The bank also checks that the debt-to-income ratio remains below its internal threshold after the adjustment. This control transforms what should be a simple contractual adjustment into a form of re-examination of the file, comparable to a new creditworthiness assessment.
What This Means for the Borrower
An employee on a permanent contract without career interruptions will likely have no difficulty. In contrast, a self-employed individual with fluctuating income or a borrower who has gone through a period of inactivity may find their request for upward adjustment denied, even with restored repayment capacity. Feedback from the field varies on this point depending on the regional branches.
Portability and Transferability of the Modulimmo Loan
The portability of a mortgage allows one to keep their loan (and its rate) when selling a property to buy another. This is a potentially significant advantage during periods of rising rates. The Modulimmo may include a transferability clause, but its exercise remains subject to specific conditions.
- The new property must be accepted as collateral by the bank, which requires an evaluation that meets its internal criteria.
- The borrower must maintain a risk profile comparable to that of the initial file (income, debt, professional situation).
- The transfer must occur within a defined contractual timeframe, usually limited to a few months between the sale and the new purchase.
Transferability is not an automatic right: the bank retains discretion over each request. A refusal to transfer obliges the borrower to repay their loan through early repayment, along with any associated penalties.

Early Repayment and the Real Cost of the Modulimmo Loan
Early repayment, whether partial or total, is possible with the Modulimmo loan. Early repayment penalties (IRA) are regulated by law and capped. They cannot exceed six months of interest on the repaid capital or a percentage of the remaining capital owed, whichever is lower.

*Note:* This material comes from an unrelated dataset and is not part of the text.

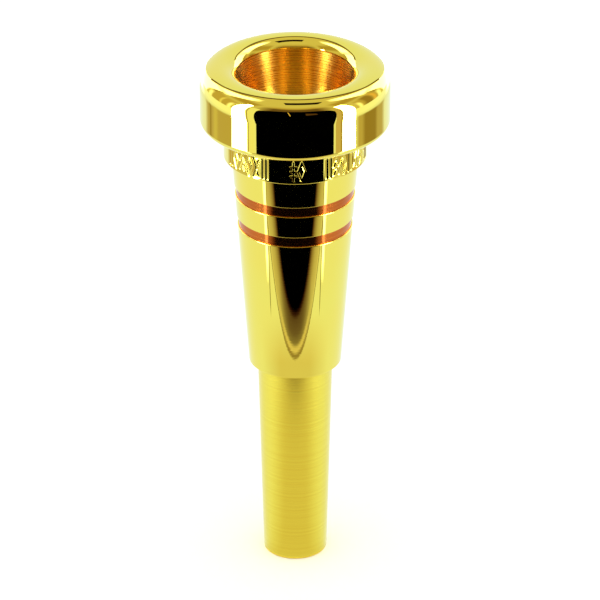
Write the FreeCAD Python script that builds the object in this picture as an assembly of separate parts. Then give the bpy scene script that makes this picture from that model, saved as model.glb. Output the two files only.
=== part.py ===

The question of the total cost of the loan goes beyond just the nominal rate. The cost of borrower insurance often weighs as much as the interest over the duration of the loan, especially for profiles with health risks or those in high-risk professions. The Lemoine law allows for changing insurance at any time, which opens up real negotiation margins on the overall cost.
The Impact of Adjustment on the Amortization Schedule
Each adjustment (increase or decrease) generates a new amortization schedule. A decrease in monthly payments extends the duration and increases the total amount of interest paid. An increase produces the opposite effect. These adjustments are not neutral:
- Repeatedly lowering monthly payments can significantly increase the total cost of the loan, without the borrower perceiving the immediate impact.
- Increasing monthly payments, even modestly, reduces the duration and cost of interest more markedly at the beginning of the loan, when the portion of capital repayment is still low.
- The contract generally sets a maximum number of adjustments per year (often one), which prevents frequent adjustments.
The adjustment has a hidden cost that the fixed rate alone does not reflect. Before activating this option, calculating the impact on the total amount owed allows one to avoid turning a cash flow advantage into a long-term cost.
The Modulimmo loan remains a banking product structured for borrowers whose financial situation evolves. Its real flexibility depends less on the commercial promise than on the specific clauses included in the contract signed with the regional branch. Reading the pre-contractual notice in detail, and not just the brochure, is part of the steps that most borrowers overlook.